The huge cost of rail projects is one of the main barriers to getting more done, although trains are taking up an increasing proportion of the Executive’s expanding transport budget.

Ministers are standing the received wisdom of decades on its head. Because most journeys are made by road, it was argued in the past, a 10% increase in the roads budget would benefit more people than a 10% rise in spending on rail. The new logic is that improved rail services will attract drivers off the roads, making both the roads and railways more attractive.

If, as seems likely, FirstGroup wins the franchise to run Scotland’s railways, that will give the Aberdeen company an opportunity to show that it can run high quality services as well as cut costs.

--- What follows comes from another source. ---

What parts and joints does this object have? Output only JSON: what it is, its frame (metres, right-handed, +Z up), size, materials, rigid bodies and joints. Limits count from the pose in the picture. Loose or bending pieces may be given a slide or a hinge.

Eventually, the main rail routes will be unable to carry any more trains, at which point a serious amount of extra cash will be required to build new tracks. Stephen does not believe that point is close yet. "It is a big challenge. The rail network is becoming more congested because demand is increasing, but there is still more capacity."

Freight operators, faced with even more passenger trains competing for track time, may disagree. Transport Scotland and its local divisions - including a remodelled version of Strathclyde Passenger Transport - are likely to face more vocal pressure from the passenger lobby than freight.

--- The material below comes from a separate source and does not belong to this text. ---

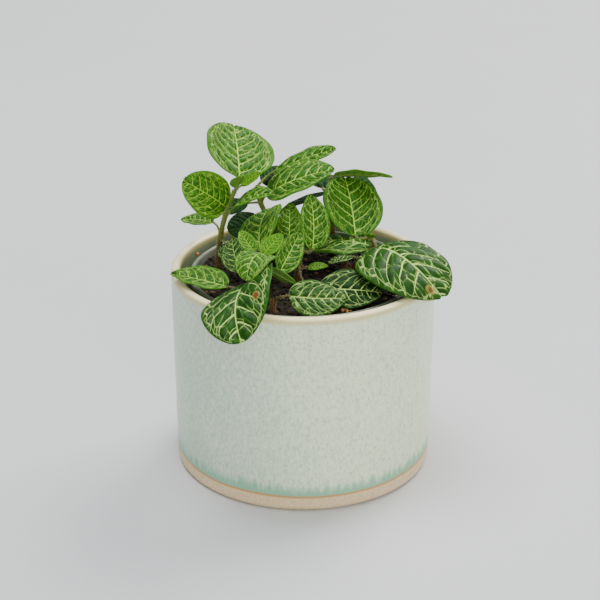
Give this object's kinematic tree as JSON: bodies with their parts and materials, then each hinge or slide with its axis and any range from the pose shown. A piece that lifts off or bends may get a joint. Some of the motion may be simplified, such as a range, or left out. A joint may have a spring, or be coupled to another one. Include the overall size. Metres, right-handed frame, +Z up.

Rather than taking their complaints to the SRA in London’s Victoria Street, freight operators will be able to badger MSPs and the Executive with the threat of lost jobs.

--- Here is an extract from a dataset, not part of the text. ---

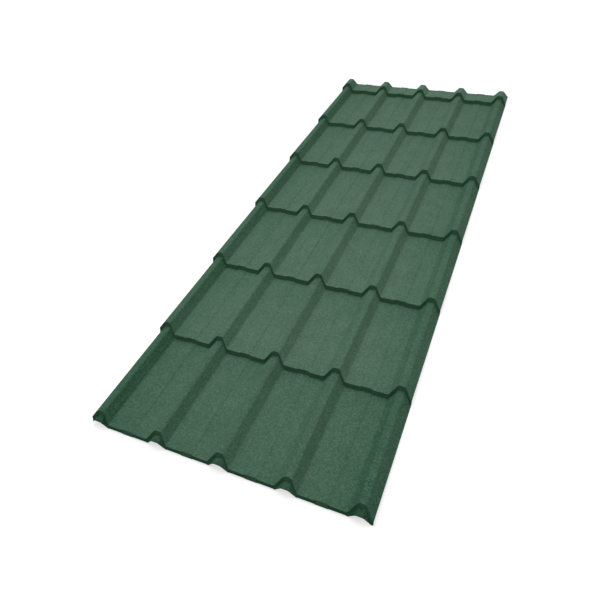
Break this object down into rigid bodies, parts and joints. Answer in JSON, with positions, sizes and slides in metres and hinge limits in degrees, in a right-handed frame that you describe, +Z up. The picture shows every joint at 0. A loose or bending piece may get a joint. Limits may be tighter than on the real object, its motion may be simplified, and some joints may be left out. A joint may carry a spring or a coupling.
{
  "type": "tile effect metal roofing sheet",
  "caption": "Coated metal roofing sheet pressed into stepped rows of tiles, with narrow raised ribs running up the slope and broad shallow pans between them.",
  "frame": {"origin": "middle of the sheet's footprint, on the level that the feet of its steps lie on", "axes": "+X across the sheet; +Y up the slope, towards the ridge; +Z up, away from the roof"},
  "size_m": [0.9062, 2.4174, 0.0443],
  "materials": {
    "coated_steel": "matt, fine-grained textured coating"
  },
  "bodies": {
    "root": {"roofing_sheet": "coated_steel"}
  },
  "joints": []
}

Pressure may not just come from the freight lobby. Reducing the share of cash spent on the roads is relatively easy to do now. But it may turn out to be a risky strategy if the number of drivers increases faster than road capacity. Given that the population is becoming more affluent, and therefore more able to afford cars, that may well happen.

Enticing them to leave their cars at home will require major construction projects which are delivered on time. Passengers will be praying that the Executive can recruit enough experts on railways - an area where it currently actively looking for staff - by the time Transport Scotland takes over.